We are the experts when it comes to understanding disability and needs. When I was searching for education on brain injury I asked to speak with someone who has/is going through the journey to get the facts versus a person with an RN certificate who really has no idea about brain injury…I don’t think it takes a rocket scientist to figure that out.
Why spend more tax payers money on uneducated sources when we would offer information and ideas for free.
Just a few things on my mind. I hope I don’t offen anyone.
Jeanette (my daughter’s voice)
February 20th, 2012 - 23:01
Great letters and comment; For me, I have a hard time remembering what life was like before my wife’s brain injury. Like Forrest Gump said; Life is like a box of chocolates, you never know what your going to get. When she gets over one obsession she will start another. Hard to catch, so I have to be on guard for the next one.
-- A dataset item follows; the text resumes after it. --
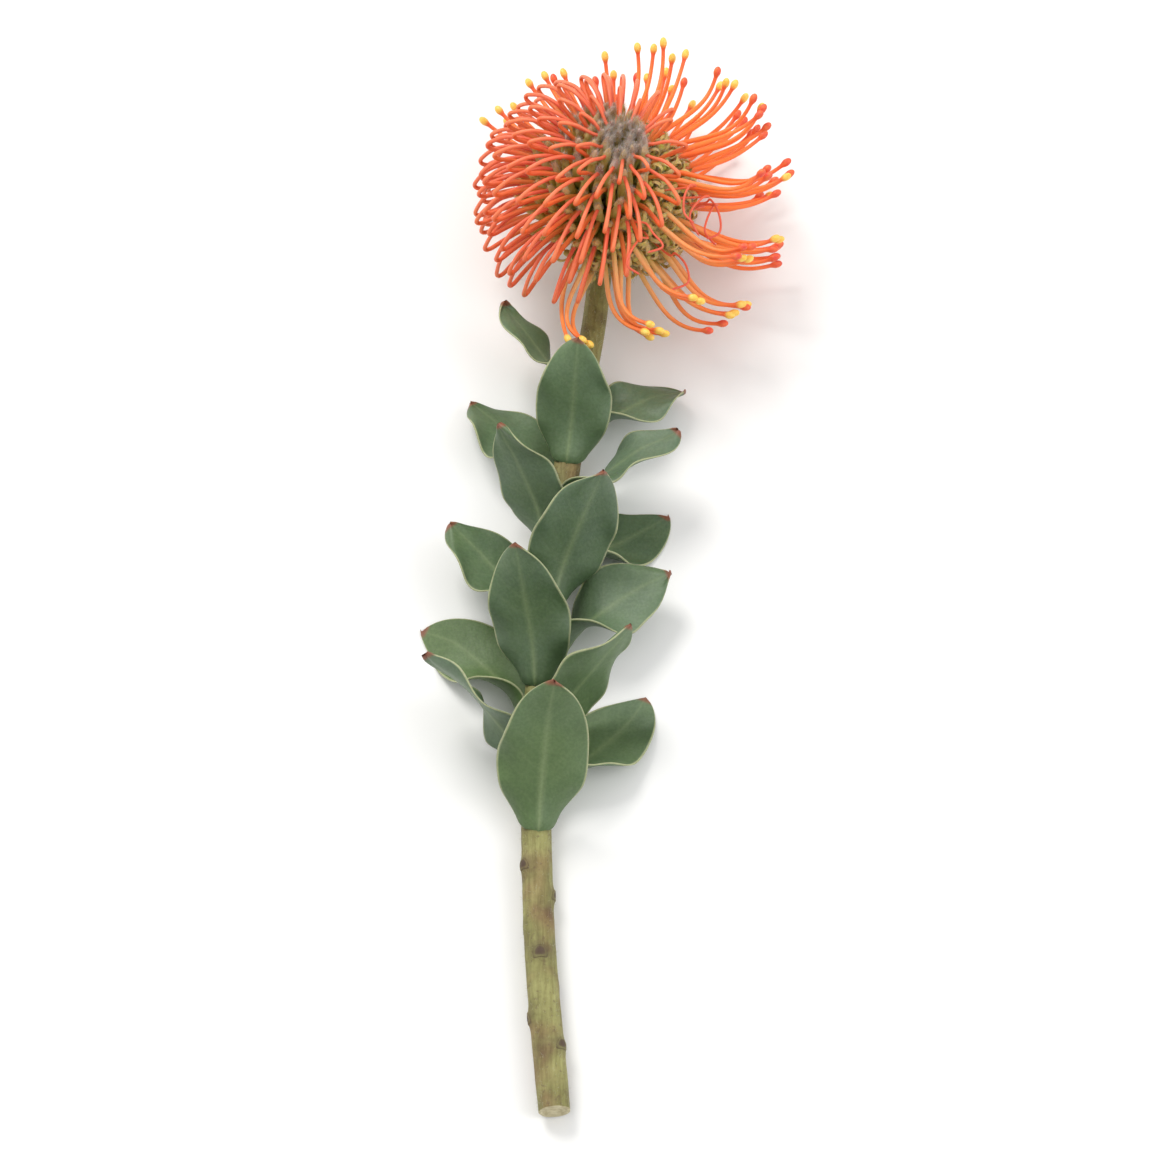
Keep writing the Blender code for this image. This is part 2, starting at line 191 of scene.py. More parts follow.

But once I realize what is happening I coach her about what she is doing, not telling her not to, that doesn’t work, but talking about it in a rational way, about a totally irrational issue (which is still rational to her) takes time and patience, which is something that an RN would not have the time, they would just remove the items that cause the issue. That type of attitude doesn’t work as it doesn’t teach or reach the underlying problems. Do you dare to invite the likes of Cristy Clark, Stephanie Cadieux, MLA’s or MP’s to Outside Noise?